• _Your objective_
Everything from the first line of the records below through the line containing "the backing plate." is to be retyped exactly; leave out the rest.

• _Extracted information_
>>>

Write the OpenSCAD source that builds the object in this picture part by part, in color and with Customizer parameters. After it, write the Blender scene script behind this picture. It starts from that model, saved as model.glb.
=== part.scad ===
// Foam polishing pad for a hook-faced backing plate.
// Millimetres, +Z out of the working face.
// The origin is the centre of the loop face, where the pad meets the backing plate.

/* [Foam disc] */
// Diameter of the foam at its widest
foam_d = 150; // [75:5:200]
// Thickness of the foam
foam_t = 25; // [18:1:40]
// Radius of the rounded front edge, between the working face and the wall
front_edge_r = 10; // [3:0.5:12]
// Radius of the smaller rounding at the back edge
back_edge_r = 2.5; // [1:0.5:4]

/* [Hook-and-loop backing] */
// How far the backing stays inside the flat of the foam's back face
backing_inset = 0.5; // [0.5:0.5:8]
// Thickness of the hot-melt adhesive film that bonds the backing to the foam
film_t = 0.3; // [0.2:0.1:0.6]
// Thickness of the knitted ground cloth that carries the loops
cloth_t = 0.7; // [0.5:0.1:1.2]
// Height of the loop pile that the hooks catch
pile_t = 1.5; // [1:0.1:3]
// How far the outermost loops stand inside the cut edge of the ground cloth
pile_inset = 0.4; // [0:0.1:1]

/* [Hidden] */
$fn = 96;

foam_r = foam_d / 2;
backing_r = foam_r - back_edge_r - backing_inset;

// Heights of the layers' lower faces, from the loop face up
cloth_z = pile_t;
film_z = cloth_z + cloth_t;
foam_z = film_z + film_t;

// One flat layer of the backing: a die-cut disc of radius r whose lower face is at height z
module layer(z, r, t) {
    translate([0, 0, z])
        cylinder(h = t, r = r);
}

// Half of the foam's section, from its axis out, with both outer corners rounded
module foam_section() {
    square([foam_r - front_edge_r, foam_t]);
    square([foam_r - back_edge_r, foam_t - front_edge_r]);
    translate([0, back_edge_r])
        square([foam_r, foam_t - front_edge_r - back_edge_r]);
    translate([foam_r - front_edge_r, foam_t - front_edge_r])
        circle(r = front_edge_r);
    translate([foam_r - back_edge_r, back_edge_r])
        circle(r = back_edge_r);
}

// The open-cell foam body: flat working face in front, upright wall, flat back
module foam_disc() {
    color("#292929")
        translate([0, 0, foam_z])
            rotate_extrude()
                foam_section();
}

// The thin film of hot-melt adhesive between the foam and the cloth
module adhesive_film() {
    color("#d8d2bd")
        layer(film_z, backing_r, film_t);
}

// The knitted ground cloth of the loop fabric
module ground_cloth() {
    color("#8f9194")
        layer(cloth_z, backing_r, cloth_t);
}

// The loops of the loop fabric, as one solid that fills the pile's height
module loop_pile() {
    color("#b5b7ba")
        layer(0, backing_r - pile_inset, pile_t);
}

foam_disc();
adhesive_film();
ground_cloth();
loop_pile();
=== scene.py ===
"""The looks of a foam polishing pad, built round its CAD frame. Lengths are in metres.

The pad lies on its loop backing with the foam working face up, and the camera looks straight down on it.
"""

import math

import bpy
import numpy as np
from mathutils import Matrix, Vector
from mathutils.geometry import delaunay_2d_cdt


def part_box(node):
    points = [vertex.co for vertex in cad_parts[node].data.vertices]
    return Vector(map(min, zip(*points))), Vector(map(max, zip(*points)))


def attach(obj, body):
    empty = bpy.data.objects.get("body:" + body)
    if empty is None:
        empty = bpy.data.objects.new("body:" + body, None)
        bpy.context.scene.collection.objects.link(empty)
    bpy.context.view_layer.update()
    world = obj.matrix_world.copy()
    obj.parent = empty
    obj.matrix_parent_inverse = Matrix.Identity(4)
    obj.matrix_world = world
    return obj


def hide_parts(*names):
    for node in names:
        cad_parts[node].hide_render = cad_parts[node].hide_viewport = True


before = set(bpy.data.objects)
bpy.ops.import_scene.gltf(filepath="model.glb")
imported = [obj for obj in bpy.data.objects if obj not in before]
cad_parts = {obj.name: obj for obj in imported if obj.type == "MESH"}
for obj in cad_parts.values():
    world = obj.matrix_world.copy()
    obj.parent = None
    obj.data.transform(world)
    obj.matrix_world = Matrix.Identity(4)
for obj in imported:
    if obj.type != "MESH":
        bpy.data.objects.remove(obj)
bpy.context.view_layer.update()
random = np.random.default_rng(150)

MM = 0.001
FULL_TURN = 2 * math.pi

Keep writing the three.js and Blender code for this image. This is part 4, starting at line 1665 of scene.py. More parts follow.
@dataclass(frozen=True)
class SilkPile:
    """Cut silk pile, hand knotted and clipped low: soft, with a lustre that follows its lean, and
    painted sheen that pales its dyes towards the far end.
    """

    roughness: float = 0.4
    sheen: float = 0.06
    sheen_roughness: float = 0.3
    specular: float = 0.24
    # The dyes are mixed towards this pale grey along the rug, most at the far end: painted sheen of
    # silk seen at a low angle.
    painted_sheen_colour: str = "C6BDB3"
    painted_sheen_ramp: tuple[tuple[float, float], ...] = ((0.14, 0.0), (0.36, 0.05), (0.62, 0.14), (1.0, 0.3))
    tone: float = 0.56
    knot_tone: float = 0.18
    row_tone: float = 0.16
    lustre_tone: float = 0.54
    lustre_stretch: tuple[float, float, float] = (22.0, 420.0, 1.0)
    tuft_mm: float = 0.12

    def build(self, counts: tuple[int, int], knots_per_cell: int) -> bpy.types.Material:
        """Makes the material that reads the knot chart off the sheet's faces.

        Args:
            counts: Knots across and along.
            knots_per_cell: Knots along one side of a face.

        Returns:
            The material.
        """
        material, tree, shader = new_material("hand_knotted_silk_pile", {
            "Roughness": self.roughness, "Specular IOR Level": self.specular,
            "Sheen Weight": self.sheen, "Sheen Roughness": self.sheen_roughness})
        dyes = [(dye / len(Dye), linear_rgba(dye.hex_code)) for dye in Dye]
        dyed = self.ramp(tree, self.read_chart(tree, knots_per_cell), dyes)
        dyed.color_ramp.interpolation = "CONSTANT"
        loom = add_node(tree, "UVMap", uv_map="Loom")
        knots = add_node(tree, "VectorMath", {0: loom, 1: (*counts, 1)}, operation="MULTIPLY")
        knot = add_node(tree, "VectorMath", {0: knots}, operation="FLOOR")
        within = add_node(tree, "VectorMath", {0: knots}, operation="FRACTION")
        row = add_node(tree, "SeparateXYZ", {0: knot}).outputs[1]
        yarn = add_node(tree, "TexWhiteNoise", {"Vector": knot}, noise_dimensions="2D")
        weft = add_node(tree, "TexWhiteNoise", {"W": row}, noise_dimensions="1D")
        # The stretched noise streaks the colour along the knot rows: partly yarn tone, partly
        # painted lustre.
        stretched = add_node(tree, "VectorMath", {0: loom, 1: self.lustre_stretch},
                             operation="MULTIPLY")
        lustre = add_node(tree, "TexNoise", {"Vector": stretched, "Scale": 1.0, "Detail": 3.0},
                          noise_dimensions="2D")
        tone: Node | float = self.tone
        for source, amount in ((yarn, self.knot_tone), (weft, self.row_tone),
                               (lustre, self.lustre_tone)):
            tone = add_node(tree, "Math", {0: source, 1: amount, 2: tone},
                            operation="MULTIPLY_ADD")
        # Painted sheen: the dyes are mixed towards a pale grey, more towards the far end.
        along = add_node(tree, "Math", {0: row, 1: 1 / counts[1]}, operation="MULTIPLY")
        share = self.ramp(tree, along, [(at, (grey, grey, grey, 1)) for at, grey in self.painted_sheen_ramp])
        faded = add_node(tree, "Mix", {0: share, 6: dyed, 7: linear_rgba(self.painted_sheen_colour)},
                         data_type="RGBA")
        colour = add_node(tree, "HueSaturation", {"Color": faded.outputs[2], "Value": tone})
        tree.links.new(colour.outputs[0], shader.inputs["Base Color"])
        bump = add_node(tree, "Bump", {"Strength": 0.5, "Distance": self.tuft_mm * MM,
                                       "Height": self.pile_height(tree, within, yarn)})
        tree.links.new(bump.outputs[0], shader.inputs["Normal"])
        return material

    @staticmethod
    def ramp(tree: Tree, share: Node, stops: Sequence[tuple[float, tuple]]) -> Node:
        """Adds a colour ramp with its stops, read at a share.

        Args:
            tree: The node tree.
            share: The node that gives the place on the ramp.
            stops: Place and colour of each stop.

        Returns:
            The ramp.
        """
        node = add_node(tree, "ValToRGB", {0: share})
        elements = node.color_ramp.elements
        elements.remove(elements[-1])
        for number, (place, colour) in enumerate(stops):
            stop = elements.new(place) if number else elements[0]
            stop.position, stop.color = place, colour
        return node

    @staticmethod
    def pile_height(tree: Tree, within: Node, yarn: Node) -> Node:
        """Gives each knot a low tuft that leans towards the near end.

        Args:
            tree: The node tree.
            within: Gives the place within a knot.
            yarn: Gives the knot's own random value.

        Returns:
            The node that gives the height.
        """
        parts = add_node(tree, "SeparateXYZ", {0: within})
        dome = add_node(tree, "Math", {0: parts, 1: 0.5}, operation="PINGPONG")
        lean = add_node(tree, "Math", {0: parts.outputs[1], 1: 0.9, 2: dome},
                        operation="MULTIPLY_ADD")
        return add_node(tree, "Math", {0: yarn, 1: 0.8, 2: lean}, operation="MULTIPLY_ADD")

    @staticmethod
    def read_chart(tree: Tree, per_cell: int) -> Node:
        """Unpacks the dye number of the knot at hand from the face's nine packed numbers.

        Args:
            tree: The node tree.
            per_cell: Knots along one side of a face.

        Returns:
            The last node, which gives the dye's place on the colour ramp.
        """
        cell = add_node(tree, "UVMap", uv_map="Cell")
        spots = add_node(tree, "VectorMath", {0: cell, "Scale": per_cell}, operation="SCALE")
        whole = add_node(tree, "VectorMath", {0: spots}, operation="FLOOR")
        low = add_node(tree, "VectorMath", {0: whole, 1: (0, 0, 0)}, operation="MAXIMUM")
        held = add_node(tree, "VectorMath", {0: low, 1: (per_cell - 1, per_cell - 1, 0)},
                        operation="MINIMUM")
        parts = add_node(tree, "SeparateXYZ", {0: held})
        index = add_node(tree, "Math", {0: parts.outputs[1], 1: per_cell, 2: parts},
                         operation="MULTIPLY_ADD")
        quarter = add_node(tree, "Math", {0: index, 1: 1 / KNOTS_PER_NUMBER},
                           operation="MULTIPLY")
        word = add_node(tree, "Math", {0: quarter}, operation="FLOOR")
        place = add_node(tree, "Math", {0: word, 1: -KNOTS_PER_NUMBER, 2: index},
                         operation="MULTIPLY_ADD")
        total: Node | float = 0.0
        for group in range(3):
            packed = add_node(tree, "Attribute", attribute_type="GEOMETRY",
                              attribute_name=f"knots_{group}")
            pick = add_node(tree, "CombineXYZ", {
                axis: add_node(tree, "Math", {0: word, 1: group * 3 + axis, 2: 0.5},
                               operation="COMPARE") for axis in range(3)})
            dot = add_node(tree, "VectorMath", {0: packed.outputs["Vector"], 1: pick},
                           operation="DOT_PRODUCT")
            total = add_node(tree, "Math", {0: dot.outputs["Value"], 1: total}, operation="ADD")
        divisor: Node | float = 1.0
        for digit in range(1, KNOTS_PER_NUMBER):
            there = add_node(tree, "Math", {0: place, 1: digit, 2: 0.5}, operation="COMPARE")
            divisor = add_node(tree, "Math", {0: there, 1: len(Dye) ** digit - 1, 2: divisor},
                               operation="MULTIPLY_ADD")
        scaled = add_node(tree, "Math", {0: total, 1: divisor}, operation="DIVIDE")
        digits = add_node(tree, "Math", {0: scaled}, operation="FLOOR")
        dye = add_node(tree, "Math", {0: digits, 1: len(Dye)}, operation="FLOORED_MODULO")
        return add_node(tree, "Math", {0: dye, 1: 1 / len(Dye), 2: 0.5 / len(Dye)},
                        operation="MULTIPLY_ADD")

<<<

• _Complete response_
Write the OpenSCAD source that builds the object in this picture part by part, in color and with Customizer parameters. After it, write the Blender scene script behind this picture. It starts from that model, saved as model.glb.
=== part.scad ===
// Foam polishing pad for a hook-faced backing plate.
// Millimetres, +Z out of the working face.
// The origin is the centre of the loop face, where the pad meets the backing plate.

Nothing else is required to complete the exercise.